Reproduce the first line and every line after it, exactly, through the one containing "from mathutils.geometry import". Leave out the rest.

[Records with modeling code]
+ + +

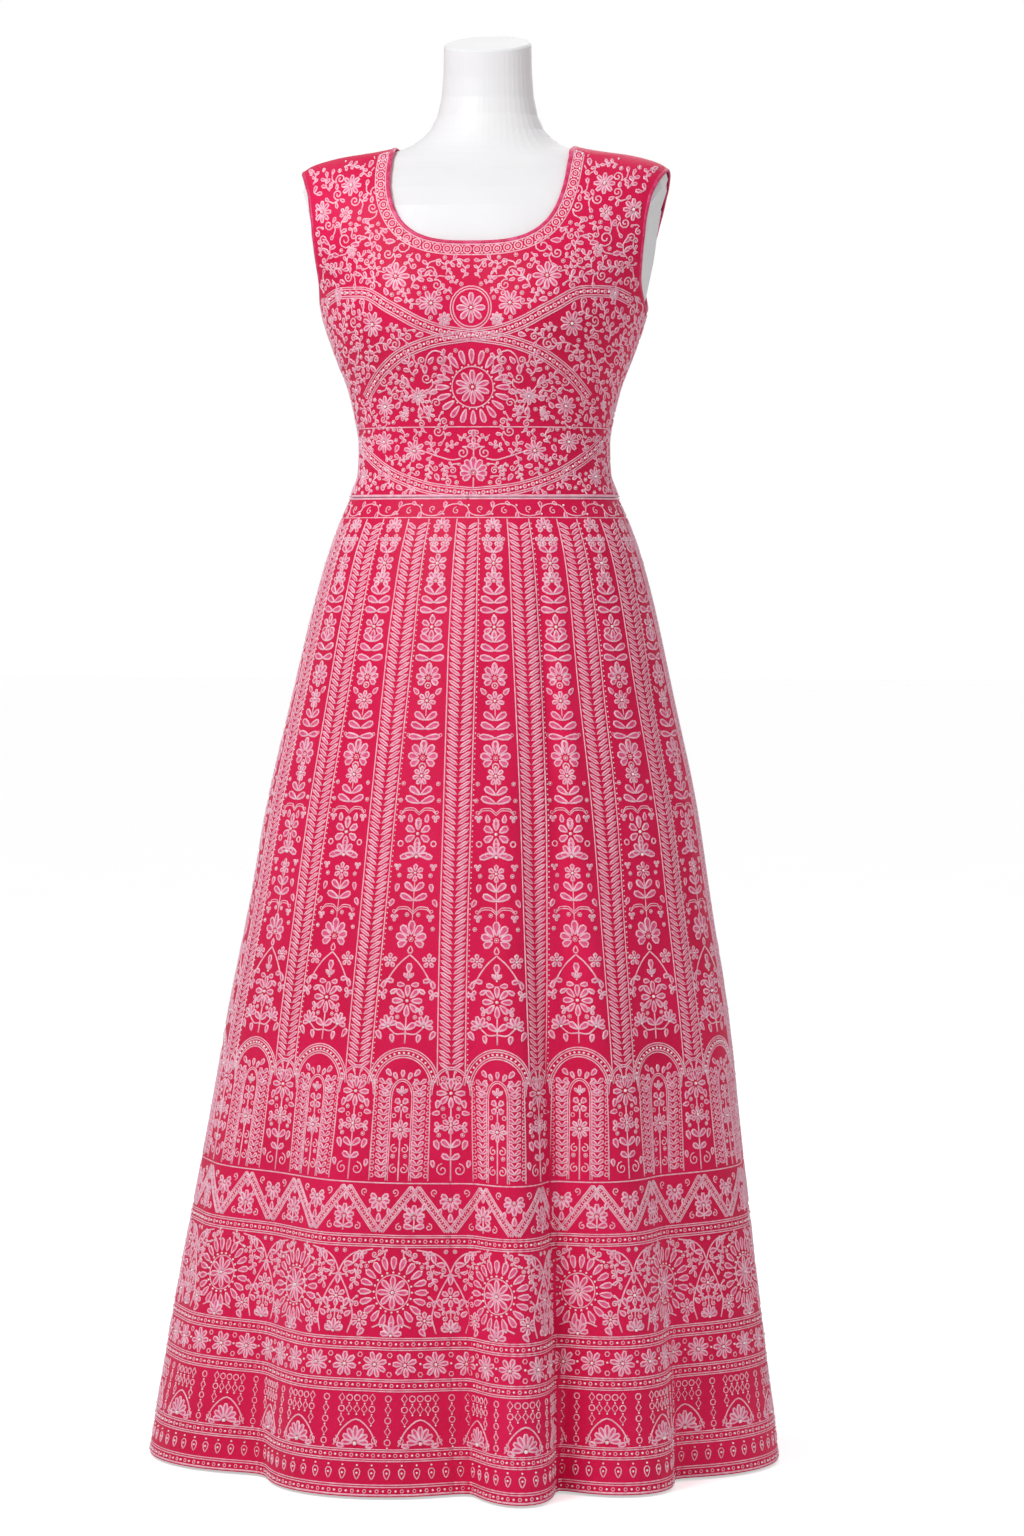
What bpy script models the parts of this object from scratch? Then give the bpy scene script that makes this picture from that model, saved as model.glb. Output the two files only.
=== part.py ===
"""An anarkali gown worn by a limbless dress form that stands on a round base.

The gown is a sleeveless fitted bodice with a scoop neck, sewn at the waist to a floor-length skirt of sixteen
flared panels (kalis) that falls in flutes. Metres, +Z up, the front faces -Y and the floor is at z = 0.
Azimuth is counted from the centre front, positive towards +X.
"""

import math

import bmesh
import bpy
import numpy as np
from mathutils.geometry import delaunay_2d_cdt

# Cloth
CLOTH = 0.0015  # wall of the embroidered net with its backing
SEAM_GAP = 0.0003  # between two pieces that are sewn together
EASE = 0.0024  # between the form and the cloth on it, enough for both to be faceted

# Gown heights above the floor
WAIST_SEAM_Z = 1.004
HEM_Z = 0.003

# Scoop neck, as seen from the front and from the back
NECK_HALF_WIDTH = 0.096
NECK_TOP_Z = 1.372
NECK_DROP_FRONT = 0.109
NECK_DROP_BACK = 0.045
NECK_SQUARENESS = 3.1

# Armhole, as seen from the side
ARMHOLE_BOTTOM_Z = 1.199
ARMHOLE_TOP_Z = 1.3445
ARMHOLE_FRONT = 0.056
ARMHOLE_BACK = 0.060

NECK_STEPS = 14  # stretches of a quarter of the neckline
HOLE_STEPS = 18  # stretches of half an armhole

TURN_LENGTH = 0.14  # metres of a bodice's flat layout for each radian round the form
POINT_MARGIN = 0.0035  # from the outline to the nearest inner point

BINDING_WIDTH = 0.0034
BINDING_HEIGHT = 0.0026

# Skirt
KALI_COUNT = 16  # all of one width, measured along the cloth
KALI_SEGMENTS = 8
FIRST_SEAM_DEG = -2.4
RING_STEPS = 1440  # stretches in which the cloth's length round the skirt is measured
KALI_LEVELS = (0.985, 0.955, 0.900, 0.800, 0.680, 0.560, 0.440, 0.330, 0.220, 0.110)
FLUTE_FADE = 1.6  # how quickly a flute deepens below its top
FLUTE_ROUNDING = 0.45  # share by which the lobes are widened and the valleys narrowed

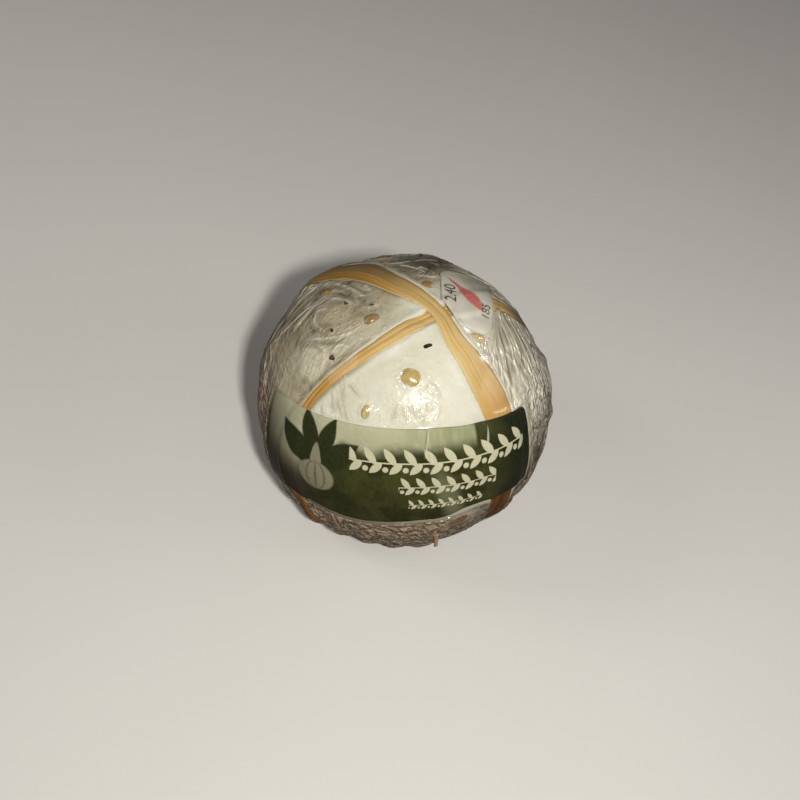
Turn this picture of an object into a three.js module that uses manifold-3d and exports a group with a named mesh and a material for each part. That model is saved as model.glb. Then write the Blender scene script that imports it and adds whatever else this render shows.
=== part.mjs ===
// A gaperon: a domed garlic and pepper cheese, tied with two flat raffia bands that cross on top,
// wrapped tight in clear film, with a long curved label round the front and a small price sticker.
// Millimetres, +Z up, the front towards -Y. The flat foot stands on z = 0 under the origin.
import * as THREE from "three";
import { mergeVertices } from "three/addons/utils/BufferGeometryUtils.js";
import Module from "manifold-3d";

// The cheese in its film: a ball cut flat below, with its bottom edge rounded over.
const BALL_RADIUS = 48;
const FOOT_DROP = 32;
const ROUND_OVER = 8;
const BALL_FACETS = 15;

// Places on the ball are [angle from the top, turn round from the front towards +X], in degrees.
// Each swell is a broad rise or dent in the hand-shaped form.
const SWELLS = [
  { at: [63.6, -114.6], rise: 2.6, reach: 13 },
  { at: [80.6, -88.9], rise: 0.9, reach: 16 },
  { at: [46.7, -165.9], rise: 1.0, reach: 9 },
  { at: [55.8, 130.2], rise: -1.6, reach: 14 },
  { at: [65.9, 110.6], rise: 0.7, reach: 9 },
  { at: [106.9, 47.4], rise: -2.5, reach: 15 },
  { at: [115.4, -21.6], rise: 0.6, reach: 8 },
];
const LUMP = 0.4;
const SMALL_LUMP = 0.2;

// Film drawn down and gathered round the lower half.
const GATHER = 0.4;
const GATHER_COUNT = 26;
const GATHER_START = 70;
const GATHER_FULL = 100;
const GATHER_DRIFT = 1.5;

// Flat raffia, one strip thick. It lies in a channel, and the film slopes down from it on both sides.
const RAFFIA_THICK = 0.8;
const GAP = 0.3;
const TENT_RISE = 0.5;
const TENT_SLOPE = 3;
const CROSSING_RISE = 0.3;
const CROSSING_REACH = 7;
const UNDER_DIP = 1.15;
const DIP_FLAT = 4.5;
const DIP_END = 11;
const FOOT_INSET = 0.3;
const FOOT_START = 110;
const FOOT_FULL = 125;
const CHANNEL_CLEAR = 2;
const BAND_STEPS = 84;
const ROUTE_STEPS = 320;

// Each leg of raffia as [angle from the top, turn, width], from the pinched crossing to the foot.
const LEG_BACK_LEFT = [
  [12, -120, 6.4],
  [19, -117, 8.2],
  [30, -118, 9.6],
  [42, -120, 12.4],
  [64, -121, 11.8],
  [95, -120, 11],
  [130, -119, 9],
  [180, -118, 5],
];
const LEG_FRONT_RIGHT = [
  [12, 47, 6.8],
  [20, 53, 8.4],
  [30, 56, 10.2],
  [42, 57.4, 10.7],
  [84, 55, 9.6],
  [130, 59, 8],
  [180, 62, 5],
];
const LEG_FRONT_LEFT = [
  [12, -38.5, 4.8],
  [22, -39, 4.5],
  [35, -40.3, 3.9],
  [46, -41, 3.3],
  [58, -40.3, 3.1],
  [80, -35, 5],
  [101, -22, 7],
  [125, -11, 6],
  [180, -10, 5],
];
const LEG_BACK_RIGHT = [
  [12, 138, 5.4],
  [28, 137, 6.6],
  [45, 132, 7.4],
  [75, 142, 8],
  [100, 154, 7],
  [125, 168, 6],
  [180, 170, 5],
];
const CROSSING_WIDTH = 5;

// The label bends round its own axis, so its long edges are arcs that rise towards the right end.
// Its outline is hand cut: each row is [along, height above, depth below] from its middle.
const LABEL_AXIS = [25.5, -138.9];
const LABEL_FROM_AXIS = 86.3;
const LABEL_TURN = 148.5;
const LABEL_LENGTH = 97;
const LABEL_OUTLINE = [
  [-48.5, 15.4, 14],
  [-30, 16.4, 16],
  [-12, 16.6, 18.4],
  [12, 16.6, 15.8],
  [26, 15.8, 12.6],
  [48.5, 14.2, 12.8],
];
const LABEL_CORNER = 2.5;
const LABEL_LIFT = 0.35;
const LABEL_COLUMNS = 25;
const LABEL_ROWS = 7;

// The price sticker, near the crossing. Its heading is the turn that its long side points to.
const STICKER_AT = [16.6, 150];
const STICKER_HEADING = 191;
const STICKER_LENGTH = 27;
const STICKER_WIDTH = 17.5;
const STICKER_CORNER = 5;
const STICKER_COLUMNS = 8;
const STICKER_ROWS = 5;
const PAPER_THICK = 0.4;
const CORNER_SHARES = [0, 0.2, 0.5];

// The loose end of raffia that pokes out below the label.
const END_TURN = 30.5;
const END_SPAN = [92, 102];
const END_WIDTH = 1.5;
const END_TAPER = 0.35;
const END_LIFT = 1.8;
const END_STEPS = 6;

// Garlic pieces and pepper grains that stand proud under the film, each as
// [angle, turn, length, width, lie]. The lie is the angle from the parallel to the long side.
const BIT_PROUD = 0.9;
const BIT_SUNK = 0.55;
const GARLIC_SEEN = [
  [27.2, -2, 6.2, 5.4, -10],
  [17, 82, 5.4, 3.4, -65],
  [45.2, -16.5, 4.4, 2.6, -72],
  [23.8, -68, 5.3, 3.6, 108],
  [46.7, -98, 4.6, 2.8, 100],
  [69.7, -77.8, 3.5, 2.4, 120],
  [14.6, -150, 4, 3, 150],
  [82.5, 36.5, 4.4, 2.6, 40],
];
const PEPPER_SEEN = [
  [14.4, 4, 3.4, 1.4, 32],
  [24.2, -84, 2.2, 1.2, 106],
  [34.7, -88, 2.6, 1.6, 50],
  [41.5, -51, 2.4, 1.8, 36],
  [39.2, -68, 1.6, 1.4, 0],
];

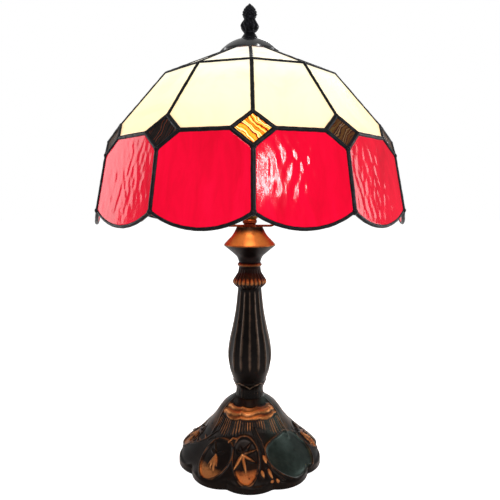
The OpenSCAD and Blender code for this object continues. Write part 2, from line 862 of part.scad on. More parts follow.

+ + +

The result:
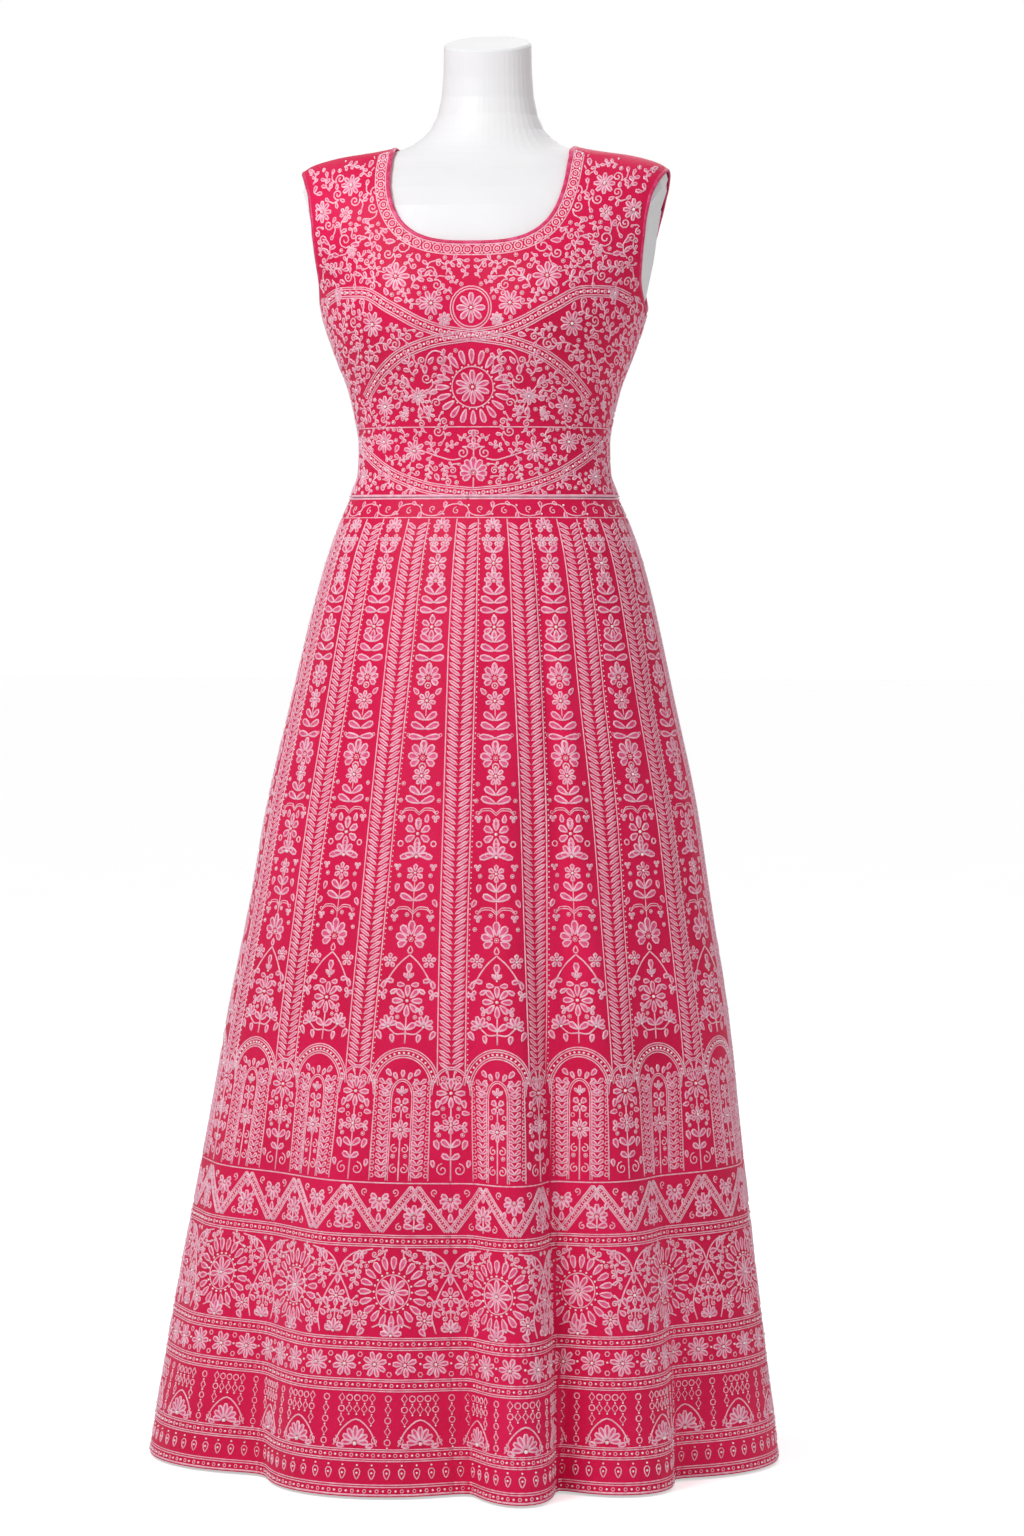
What bpy script models the parts of this object from scratch? Then give the bpy scene script that makes this picture from that model, saved as model.glb. Output the two files only.
=== part.py ===
"""An anarkali gown worn by a limbless dress form that stands on a round base.

The gown is a sleeveless fitted bodice with a scoop neck, sewn at the waist to a floor-length skirt of sixteen
flared panels (kalis) that falls in flutes. Metres, +Z up, the front faces -Y and the floor is at z = 0.
Azimuth is counted from the centre front, positive towards +X.
"""

import math

import bmesh
import bpy
import numpy as np
from mathutils.geometry import delaunay_2d_cdt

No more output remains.